For my annual spring road trip, I decided to head to northern Oklahoma this year. Yesterday afternoon and evening, I wound southwestward through the karst landscape of Missouri under cloudy skies; only the new green leaves and pockets of white dogwood brightened the journey, which was halted in Springfied due to torrential rain and intense thunderstorms.
By this morning, a foggy haze remained but the skies were clearing as I entered northeast Oklahoma. A massive flock of cormorants had departed Grand Lake and were on their way to summer homes across the Great Plains. Cutting away from I-44, I headed west on U.S. 60 and, just past Bartlesville, climbed into the Osage Hills, a southward extension of the Flint Hills of eastern Kansas; as expected, scissor-tailed flycatchers, the State Bird of Oklahoma were abundant on the ranchlands that blanket this ridge and valley landscape.

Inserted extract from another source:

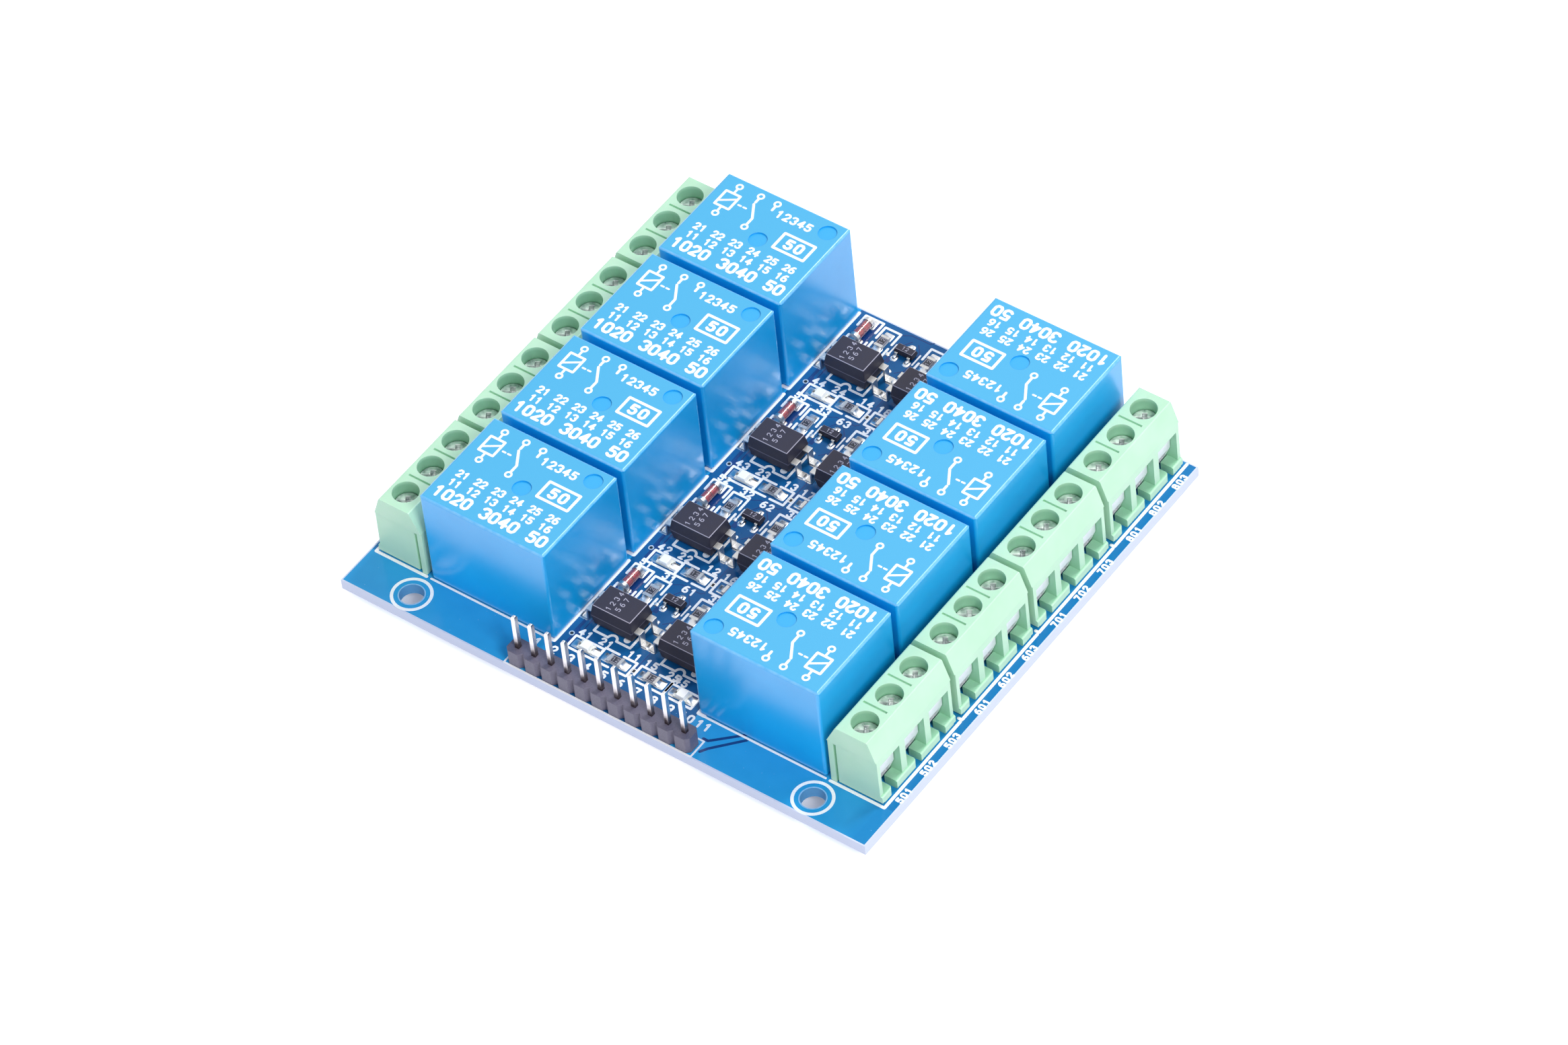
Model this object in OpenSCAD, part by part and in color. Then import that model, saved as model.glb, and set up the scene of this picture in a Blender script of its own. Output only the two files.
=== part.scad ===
// Eight-channel relay module. A circuit board carries eight sealed relays in two columns of
// four, a three-pole screw terminal outside each relay, and in the aisle between the columns
// the parts that drive each relay. A row of header pins takes the control signals in front.
//
// X runs along the front edge, Y into the depth and Z up. The origin lies on the surface that
// the trimmed pins stand on, below the middle of the board. Channels 1 to 4 are the left
// column and 5 to 8 the right column, each counted from the front.

/* [Board] */
// Width of the board, along its front edge
board_w = 80; // [79:0.5:100]
// Depth of the board
board_d = 72; // [71.5:0.5:90]
// Thickness of the board
board_t = 1.6; // [1:0.1:2.4]
// How far the trimmed pins stand out below the board
pin_stub = 1.9; // [1.4:0.1:3]
// How far the whole layout lies to the right of the board's middle
layout_shift = -0.3; // [-0.9:0.1:0.9]
// Distance from one row of relays to the next
row_pitch = 16.5; // [16:0.1:19]
// Distance from the front edge to the middle of the first row
first_row = 14.05; // [14:0.05:18]
// Width of the aisle between the two columns of relays
aisle_w = 22.1; // [22:0.1:26]
// Diameter of the mounting holes
hole_d = 3.2; // [2:0.1:3.6]
// Distance between the two mounting holes
hole_spacing = 61.3; // [58:0.1:66]
// Distance from the front edge to the mounting holes
hole_y = 2.8; // [2.6:0.1:3.4]
// Room around each pin in its plated hole, on the radius
plated_gap = 0.15; // [0.05:0.05:0.3]

/* [Relays] */
// Length of a relay, across the board
relay_l = 19.1; // [18.5:0.1:21]
// Width of a relay
relay_w = 15.4; // [14.5:0.1:15.8]
// Height of a relay's cover
relay_h = 15.05; // [12:0.05:18]
// Height of the feet that hold the relay off the board
relay_foot = 0.3; // [0.1:0.1:1]
// Diameter of the feet
relay_foot_d = 1.4; // [0.8:0.1:2]
// Radius of the cover's edges
cover_edge = 0.4; // [0.2:0.05:1]
// Wall of the cover around its base
cover_wall = 0.7; // [0.5:0.1:1.2]
// Thickness of the base
relay_base_t = 1.4; // [1:0.1:2.5]
// Clearance between the base and the cover, each side
base_fit = 0.05; // [0.02:0.01:0.1]
// Diameter of the two round marks moulded into the top
mark_d = 2.5; // [1.5:0.1:3.5]
// Depth of the round marks
mark_deep = 0.2; // [0.1:0.05:0.4]
// Distance of the corner mark from the end and the side of the cover
mark_inset = 2.15; // [2:0.05:3]
// How far the middle mark lies from the centre, towards the aisle
mark_offset = 0.55; // [0:0.05:2]
// Width of a relay pin
relay_pin_w = 1; // [0.6:0.1:1.2]
// Thickness of a relay pin
relay_pin_t = 0.5; // [0.3:0.1:0.8]
// Distance between the pins across the relay
relay_pin_spread = 12; // [10:0.1:12.4]
// Distance from the coil pins to the common pin at the aisle end
common_step = 2; // [1.8:0.1:2.2]
// Distance from the aisle end of the relay to its common pin
common_inset = 2; // [1.8:0.1:2.6]
// Distance from the terminal end of the relay to its contact pins
contact_inset = 2.9; // [2.4:0.1:3.4]

/* [Screw terminals] */
// Distance between poles
pole_pitch = 5.08; // [5:0.04:5.2]
// Housing left past the poles at each end
end_extra = 0.2; // [0.1:0.05:0.3]
// Depth of the housing, from the relay side to the wire side
term_d = 7.35; // [7:0.05:7.7]
// Height of the housing
term_h = 10.7; // [10.2:0.1:14]
// Gap between a relay and its terminal
term_gap = 0.7; // [0.4:0.05:0.9]
// Height of the shoulders, where both sides turn in towards the top
shoulder_h = 7.6; // [7.4:0.1:8]
// How far the relay side turns in
inner_slope = 1.5; // [0.5:0.1:1.9]
// How far the wire side turns in
outer_slope = 1.05; // [0.5:0.05:1.5]
// How far the foot of the wire side stands out past its shoulder
foot_flare = 0.1; // [0.05:0.05:0.3]
// Radius of the moulded edges
term_edge = 0.25; // [0.1:0.05:0.4]
// Thickness of the rib between two wire entries
rib_w = 1.1; // [0.9:0.1:1.4]
// Height of the sill below a wire entry
sill_h = 1.4; // [1.1:0.1:1.8]
// How far the sill and the ribs' feet stand out past the wire side
foot_reach = 0.3; // [0.2:0.05:0.5]
// Height of the top of a wire entry
entry_top = 6.4; // [6:0.05:6.7]
// Wall in front of the clamp
front_wall = 0.85; // [0.6:0.05:1]
// Wall on the relay side of the clamp
back_wall = 1.5; // [1.2:0.1:1.7]
// Width of the drain slot in the middle of each sill
sill_slot_w = 0.95; // [0.6:0.05:1.2]
// Radius of the foot's outer corner beside the drain slot
sill_corner = 0.5; // [0.2:0.1:0.6]
// Diameter of the screw wells
well_d = 3.5; // [3.4:0.05:3.6]
// How far the screws lie from the middle of the top, towards the wire side
screw_offset = 0.15; // [0:0.05:0.2]
// Thickness of the floor that a screw's head sits on
well_floor = 0.5; // [0.4:0.05:0.7]
// How far that floor lies below the shoulders
seat_drop = 0.2; // [0.1:0.05:0.4]
// Width of the lines moulded across the top between poles
top_line_w = 0.3; // [0.15:0.01:0.5]
// Depth of those lines
top_line_deep = 0.35; // [0.1:0.05:0.5]
// Length of those lines
top_line_l = 3.5; // [2:0.1:4]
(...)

Dropping from the Osage Hills, I crossed the sandy bed of the Arkansas River at Ponca City (the River is dammed just upstream) and continued westward across the red soil of Central Oklahoma. Zigzagging over the plains, I encountered the expected mix of eastern bluebirds, meadowlarks, barn swallows and raptors; highlights were a huge cloud of cliff swallows along the Cimarron River, a few groups of cattle egrets feasting among the heifers, two roadrunners and a large flock of migrating yellow-headed blackbirds, weighing down a power line west of Stillwater. Tomorrow I plan to explore my primary destination, the Salt Plains National Wildlife Refuge, northwest of Enid.